>> BEGIN INPUT MATERIAL
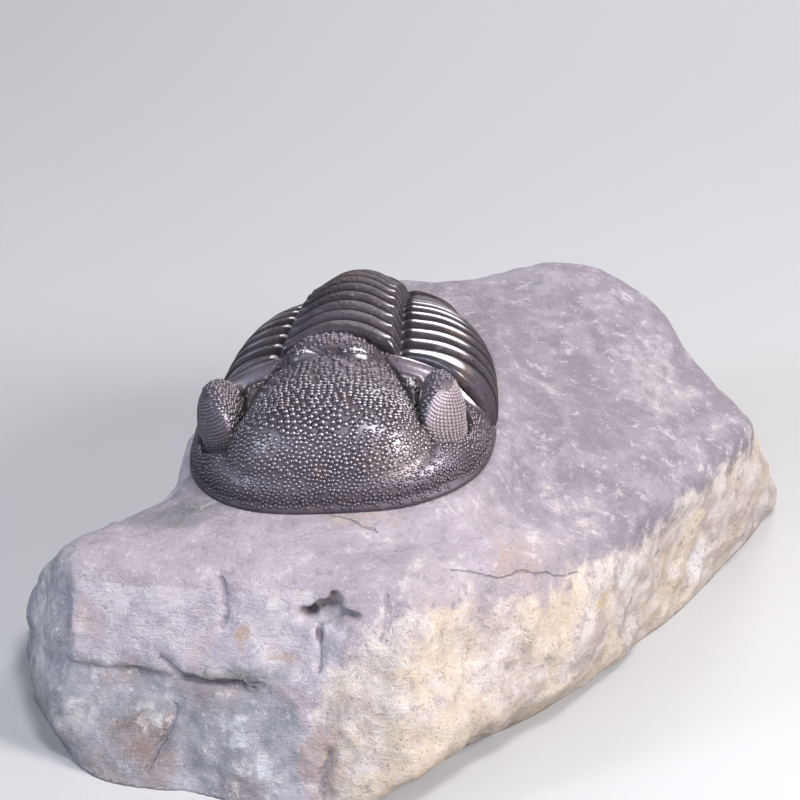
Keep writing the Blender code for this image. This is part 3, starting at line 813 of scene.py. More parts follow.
# Lamps: name, direction in plan, height in degrees, size and distance in mm, watts, colour, and whether the
# lamp serves the gloss, the plain colours or both
LAMPS = (
    ("right lamp", -36.0, 34.0, 110.0, 280.0, 1.35, (1.0, 0.97, 0.98), "both"),
    ("top lamp", -76.0, 60.0, 75.0, 380.0, 1.10, (1.0, 0.98, 1.0), "both"),
    ("back lamp", 72.0, 26.0, 150.0, 420.0, 1.00, (1.0, 0.97, 1.0), "plain"),
    ("left lamp", 204.0, 24.0, 80.0, 400.0, 1.00, (0.66, 0.80, 1.0), "both"),
    ("front lamp", -128.0, 40.0, 380.0, 460.0, 0.85, (0.96, 0.95, 1.0), "plain"),
    ("right sheen", -54.0, 36.0, 200.0, 280.0, 1.70, (1.0, 0.95, 0.97), "gloss"),
    ("left sheen", 226.0, 30.0, 150.0, 400.0, 0.40, (0.62, 0.76, 1.0), "gloss"),
    ("back sheen", 78.0, 28.0, 270.0, 420.0, 2.80, (1.0, 0.96, 1.0), "gloss"),
    ("back left sheen", 120.0, 24.0, 110.0, 400.0, 0.08, (0.70, 0.82, 1.0), "gloss"),
)
# The lamps are aimed at a point this high
LAMP_AIM = 15.0
SKY = (0.07, 0.07, 0.075)
FLOOR_SIZE = 3000.0
FLOOR_COLOUR = (0.34, 0.34, 0.34)

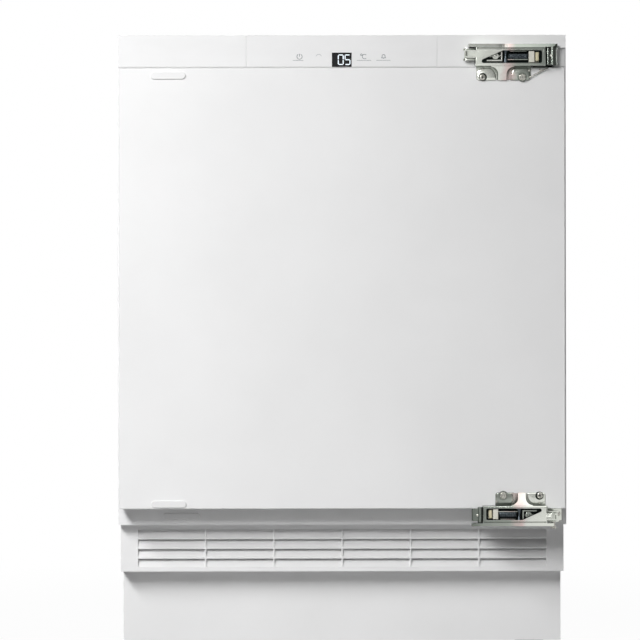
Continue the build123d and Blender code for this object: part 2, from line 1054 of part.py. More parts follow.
def mains_inlet():
    """Inlet socket on the back panel, with its three blades."""
    low = inlet_low_z
    box = block(
        inlet_x,
        inlet_x + inlet_width,
        back_panel_y,
        back_panel_y + inlet_depth,
        low,
        low + inlet_height,
    )
    x = inlet_x + inlet_width / 2
    z = low + inlet_height / 2
    face = back_panel_y + inlet_depth
    floor = face - inlet_recess_depth
    box -= block(
        x - inlet_recess_width / 2,
        x + inlet_recess_width / 2,
        floor,
        face,
        z - inlet_recess_height / 2,
        z + inlet_recess_height / 2,
    )
    half = inlet_blade_sheet / 2
    tip = floor + inlet_blade_length
    for side, rise in ((-1, -inlet_blade_step), (0, inlet_blade_step), (1, -inlet_blade_step)):
        at = x + side * inlet_blade_pitch
        foot = z + rise - inlet_blade_height / 2
        box += block(at - half, at + half, floor, tip, foot, foot + inlet_blade_height)
    return box


# Feet


def foot_places():
    """Plan positions of the four feet."""
    return [(side * foot_x, y) for y in (front_foot_y, rear_foot_y) for side in (-1, 1)]


def foot_sockets():
    """Four threaded sockets standing in the base pan."""
    sockets = []
    for x, y in foot_places():
        top = base_clearance + socket_height
        socket = rod_z(stud_r + socket_wall, x, y, base_clearance, top)
        sockets.append(socket - rod_z(stud_r + stud_play, x, y, base_clearance, top))
    return group(sockets)


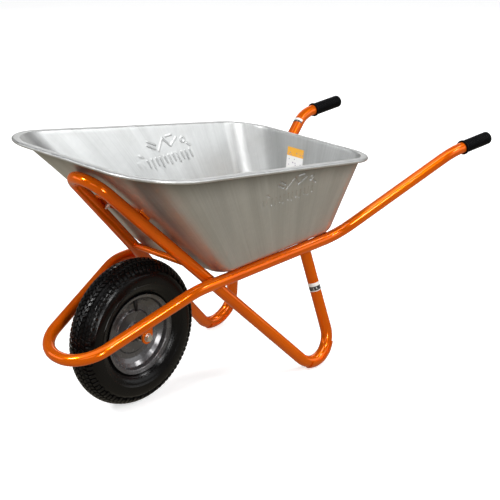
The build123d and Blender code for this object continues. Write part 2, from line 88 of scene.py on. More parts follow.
# The distance along the tray's section, from the middle of its floor to the top of the wall
WALL_TOP_V = 0.521
FLOOR_FRONT_X, FLOOR_REAR_X = -0.173, -0.650
FLOOR_HALF_FRONT, FLOOR_HALF_REAR, FLOOR_DROP = 0.171, 0.158, 0.004
FLOOR_CORNER_FRONT, FLOOR_CORNER_REAR = 0.050, 0.080
FLOOR_EDGE_R = 0.026
FRONT_STRAP_UP, STRAP_T, STRAP_W = 0.278, 0.006, 0.045
BRACKET_Y, BRACKET_T, BRACKET_W, BRACKET_BEND_Z, BRACKET_REACH = 0.0585, 0.005, 0.035, 0.238, 0.010
GRIP_R, GRIP_LENGTH, COLLAR_RISE, COLLAR_T = 0.0185, 0.120, 0.0025, 0.007
# The thickness of the grip's closed end, which the handle stops at, and the grip's gap round the tube
GRIP_END_T, GRIP_GAP = 0.005, 0.0002


# --- Materials --------------------------------------------------------------------------------

class Shade:
    """A small helper that builds one node material round a Principled shader."""

    def __init__(self, name, **values):
        self.material = bpy.data.materials.new(name)
        self.material.use_nodes = True
        self.tree = self.material.node_tree
        self.shader = self.tree.nodes["Principled BSDF"]
        self.place = self.node("ShaderNodeTexCoord")
        for socket, value in values.items():
            self.shader.inputs[socket.replace("_", " ")].default_value = value

    def node(self, kind, **values):
        made = self.tree.nodes.new(kind)
        for name, value in values.items():
            setattr(made, name, value)
        return made

    def link(self, start, end):
        self.tree.links.new(start, end)

    def coords(self, uv=False, scale=(1, 1, 1)):
        """Object or UV coordinates, stretched by a scale."""
        mapping = self.node("ShaderNodeMapping")
        mapping.inputs["Scale"].default_value = scale
        self.link(self.place.outputs["UV" if uv else "Object"], mapping.inputs["Vector"])
        return mapping.outputs["Vector"]

    def noise(self, scale, detail=4.0, roughness=0.55, where=None, distortion=0.0):
        made = self.node("ShaderNodeTexNoise")
        made.inputs["Scale"].default_value = scale
        made.inputs["Detail"].default_value = detail
        made.inputs["Roughness"].default_value = roughness
        made.inputs["Distortion"].default_value = distortion
        self.link(where or self.coords(), made.inputs["Vector"])
        return made.outputs["Fac"]

    def ramp(self, value, low, high, colours):
        """Spread a value between two limits over two or more colours."""
        made = self.node("ShaderNodeValToRGB")
        stops = made.color_ramp.elements
        while len(stops) < len(colours):
            stops.new(0.5)
        for i, colour in enumerate(colours):
            stops[i].position = low + (high - low) * i / (len(colours) - 1)
            stops[i].color = (*colour, 1)
        self.link(value, made.inputs["Fac"])
        return made.outputs["Color"]

    def spread(self, value, low, high, start=0.0, end=1.0):
        made = self.node("ShaderNodeMapRange")
        for socket, number in zip(("From Min", "From Max", "To Min", "To Max"), (low, high, start, end)):
            made.inputs[socket].default_value = number
        self.link(value, made.inputs["Value"])
        return made.outputs["Result"]

    def mix(self, share, one, other):
        made = self.node("ShaderNodeMix", data_type="RGBA")
        for socket, thing in ((0, share), (6, one), (7, other)):
            if isinstance(thing, (int, float)):
                made.inputs[socket].default_value = thing
            elif isinstance(thing, tuple):
                made.inputs[socket].default_value = (*thing, 1)
            else:
                self.link(thing, made.inputs[socket])
        return made.outputs[2]

    def maths(self, operation, one, other=0.0):
        made = self.node("ShaderNodeMath", operation=operation)
        for socket, thing in ((0, one), (1, other)):
            if isinstance(thing, (int, float)):
                made.inputs[socket].default_value = thing
            else:
                self.link(thing, made.inputs[socket])
        return made.outputs[0]

    def colour(self, output):
        self.link(output, self.shader.inputs["Base Color"])

    def rough(self, output):
        self.link(output, self.shader.inputs["Roughness"])

    def bump(self, height, strength, distance=0.001):
        made = self.node("ShaderNodeBump")
        made.inputs["Strength"].default_value = strength
        made.inputs["Distance"].default_value = distance
        self.link(height, made.inputs["Height"])
        before = self.shader.inputs["Normal"].links
        if before:
            self.link(before[0].from_socket, made.inputs["Normal"])
        self.link(made.outputs["Normal"], self.shader.inputs["Normal"])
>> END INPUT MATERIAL
**REQUIRED WORK**
From the records above, extract every entry verbatim.

**RESULT OF THIS TASK**
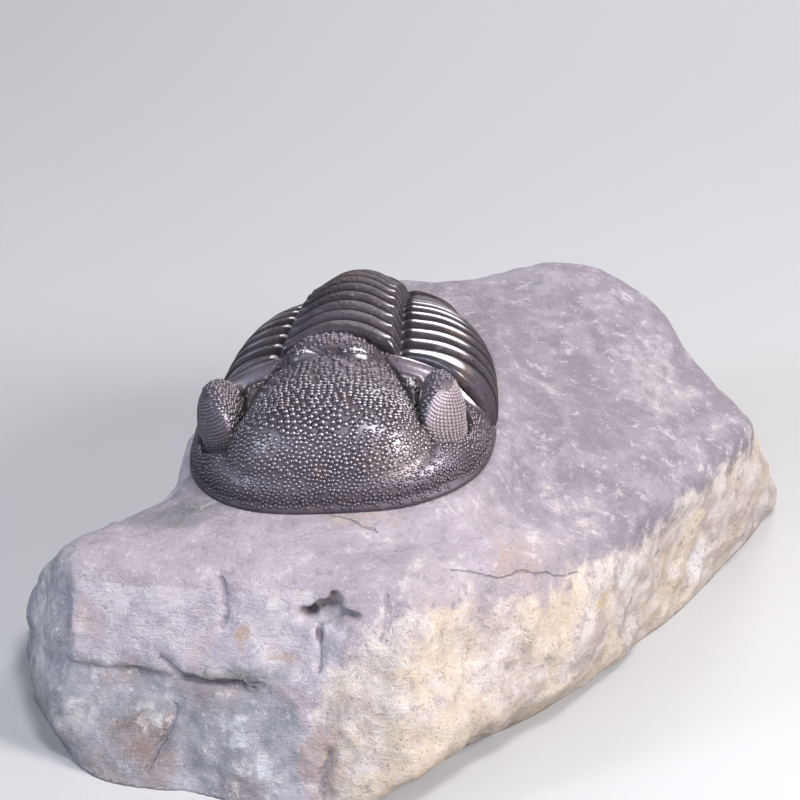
Keep writing the Blender code for this image. This is part 3, starting at line 813 of scene.py. More parts follow.
# Lamps: name, direction in plan, height in degrees, size and distance in mm, watts, colour, and whether the
# lamp serves the gloss, the plain colours or both
LAMPS = (
    ("right lamp", -36.0, 34.0, 110.0, 280.0, 1.35, (1.0, 0.97, 0.98), "both"),
    ("top lamp", -76.0, 60.0, 75.0, 380.0, 1.10, (1.0, 0.98, 1.0), "both"),
    ("back lamp", 72.0, 26.0, 150.0, 420.0, 1.00, (1.0, 0.97, 1.0), "plain"),
    ("left lamp", 204.0, 24.0, 80.0, 400.0, 1.00, (0.66, 0.80, 1.0), "both"),
    ("front lamp", -128.0, 40.0, 380.0, 460.0, 0.85, (0.96, 0.95, 1.0), "plain"),
    ("right sheen", -54.0, 36.0, 200.0, 280.0, 1.70, (1.0, 0.95, 0.97), "gloss"),
    ("left sheen", 226.0, 30.0, 150.0, 400.0, 0.40, (0.62, 0.76, 1.0), "gloss"),
    ("back sheen", 78.0, 28.0, 270.0, 420.0, 2.80, (1.0, 0.96, 1.0), "gloss"),
    ("back left sheen", 120.0, 24.0, 110.0, 400.0, 0.08, (0.70, 0.82, 1.0), "gloss"),
)
# The lamps are aimed at a point this high
LAMP_AIM = 15.0
SKY = (0.07, 0.07, 0.075)
FLOOR_SIZE = 3000.0
FLOOR_COLOUR = (0.34, 0.34, 0.34)

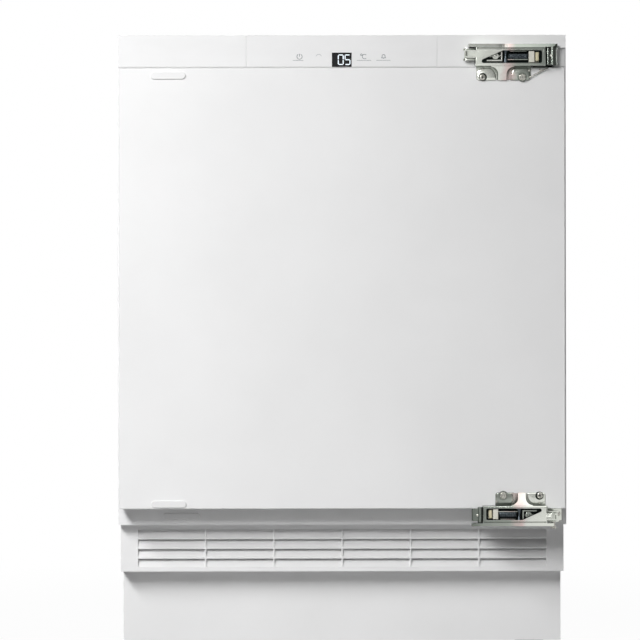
Continue the build123d and Blender code for this object: part 2, from line 1054 of part.py. More parts follow.
def mains_inlet():
    """Inlet socket on the back panel, with its three blades."""
    low = inlet_low_z
    box = block(
        inlet_x,
        inlet_x + inlet_width,
        back_panel_y,
        back_panel_y + inlet_depth,
        low,
        low + inlet_height,
    )
    x = inlet_x + inlet_width / 2
    z = low + inlet_height / 2
    face = back_panel_y + inlet_depth
    floor = face - inlet_recess_depth
    box -= block(
        x - inlet_recess_width / 2,
        x + inlet_recess_width / 2,
        floor,
        face,
        z - inlet_recess_height / 2,
        z + inlet_recess_height / 2,
    )
    half = inlet_blade_sheet / 2
    tip = floor + inlet_blade_length
    for side, rise in ((-1, -inlet_blade_step), (0, inlet_blade_step), (1, -inlet_blade_step)):
        at = x + side * inlet_blade_pitch
        foot = z + rise - inlet_blade_height / 2
        box += block(at - half, at + half, floor, tip, foot, foot + inlet_blade_height)
    return box


# Feet


def foot_places():
    """Plan positions of the four feet."""
    return [(side * foot_x, y) for y in (front_foot_y, rear_foot_y) for side in (-1, 1)]


def foot_sockets():
    """Four threaded sockets standing in the base pan."""
    sockets = []
    for x, y in foot_places():
        top = base_clearance + socket_height
        socket = rod_z(stud_r + socket_wall, x, y, base_clearance, top)
        sockets.append(socket - rod_z(stud_r + stud_play, x, y, base_clearance, top))
    return group(sockets)


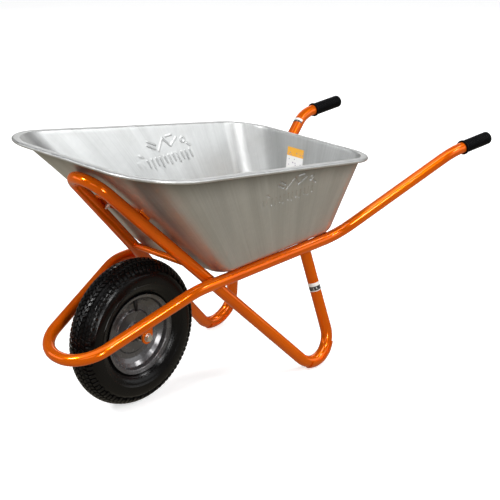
The build123d and Blender code for this object continues. Write part 2, from line 88 of scene.py on. More parts follow.
# The distance along the tray's section, from the middle of its floor to the top of the wall
WALL_TOP_V = 0.521
FLOOR_FRONT_X, FLOOR_REAR_X = -0.173, -0.650
FLOOR_HALF_FRONT, FLOOR_HALF_REAR, FLOOR_DROP = 0.171, 0.158, 0.004
FLOOR_CORNER_FRONT, FLOOR_CORNER_REAR = 0.050, 0.080
FLOOR_EDGE_R = 0.026
FRONT_STRAP_UP, STRAP_T, STRAP_W = 0.278, 0.006, 0.045
BRACKET_Y, BRACKET_T, BRACKET_W, BRACKET_BEND_Z, BRACKET_REACH = 0.0585, 0.005, 0.035, 0.238, 0.010
GRIP_R, GRIP_LENGTH, COLLAR_RISE, COLLAR_T = 0.0185, 0.120, 0.0025, 0.007
# The thickness of the grip's closed end, which the handle stops at, and the grip's gap round the tube
GRIP_END_T, GRIP_GAP = 0.005, 0.0002


# --- Materials --------------------------------------------------------------------------------

class Shade:
    """A small helper that builds one node material round a Principled shader."""

    def __init__(self, name, **values):
        self.material = bpy.data.materials.new(name)
        self.material.use_nodes = True
        self.tree = self.material.node_tree
        self.shader = self.tree.nodes["Principled BSDF"]
        self.place = self.node("ShaderNodeTexCoord")
        for socket, value in values.items():
            self.shader.inputs[socket.replace("_", " ")].default_value = value

    def node(self, kind, **values):
        made = self.tree.nodes.new(kind)
        for name, value in values.items():
            setattr(made, name, value)
        return made

    def link(self, start, end):
        self.tree.links.new(start, end)

    def coords(self, uv=False, scale=(1, 1, 1)):
        """Object or UV coordinates, stretched by a scale."""
        mapping = self.node("ShaderNodeMapping")
        mapping.inputs["Scale"].default_value = scale
        self.link(self.place.outputs["UV" if uv else "Object"], mapping.inputs["Vector"])
        return mapping.outputs["Vector"]

    def noise(self, scale, detail=4.0, roughness=0.55, where=None, distortion=0.0):
        made = self.node("ShaderNodeTexNoise")
        made.inputs["Scale"].default_value = scale
        made.inputs["Detail"].default_value = detail
        made.inputs["Roughness"].default_value = roughness
        made.inputs["Distortion"].default_value = distortion
        self.link(where or self.coords(), made.inputs["Vector"])
        return made.outputs["Fac"]

    def ramp(self, value, low, high, colours):
        """Spread a value between two limits over two or more colours."""
        made = self.node("ShaderNodeValToRGB")
        stops = made.color_ramp.elements
        while len(stops) < len(colours):
            stops.new(0.5)
        for i, colour in enumerate(colours):
            stops[i].position = low + (high - low) * i / (len(colours) - 1)
            stops[i].color = (*colour, 1)
        self.link(value, made.inputs["Fac"])
        return made.outputs["Color"]

    def spread(self, value, low, high, start=0.0, end=1.0):
        made = self.node("ShaderNodeMapRange")
        for socket, number in zip(("From Min", "From Max", "To Min", "To Max"), (low, high, start, end)):
            made.inputs[socket].default_value = number
        self.link(value, made.inputs["Value"])
        return made.outputs["Result"]

    def mix(self, share, one, other):
        made = self.node("ShaderNodeMix", data_type="RGBA")
        for socket, thing in ((0, share), (6, one), (7, other)):
            if isinstance(thing, (int, float)):
                made.inputs[socket].default_value = thing
            elif isinstance(thing, tuple):
                made.inputs[socket].default_value = (*thing, 1)
            else:
                self.link(thing, made.inputs[socket])
        return made.outputs[2]

    def maths(self, operation, one, other=0.0):
        made = self.node("ShaderNodeMath", operation=operation)
        for socket, thing in ((0, one), (1, other)):
            if isinstance(thing, (int, float)):
                made.inputs[socket].default_value = thing
            else:
                self.link(thing, made.inputs[socket])
        return made.outputs[0]

    def colour(self, output):
        self.link(output, self.shader.inputs["Base Color"])

    def rough(self, output):
        self.link(output, self.shader.inputs["Roughness"])

    def bump(self, height, strength, distance=0.001):
        made = self.node("ShaderNodeBump")
        made.inputs["Strength"].default_value = strength
        made.inputs["Distance"].default_value = distance
        self.link(height, made.inputs["Height"])
        before = self.shader.inputs["Normal"].links
        if before:
            self.link(before[0].from_socket, made.inputs["Normal"])
        self.link(made.outputs["Normal"], self.shader.inputs["Normal"])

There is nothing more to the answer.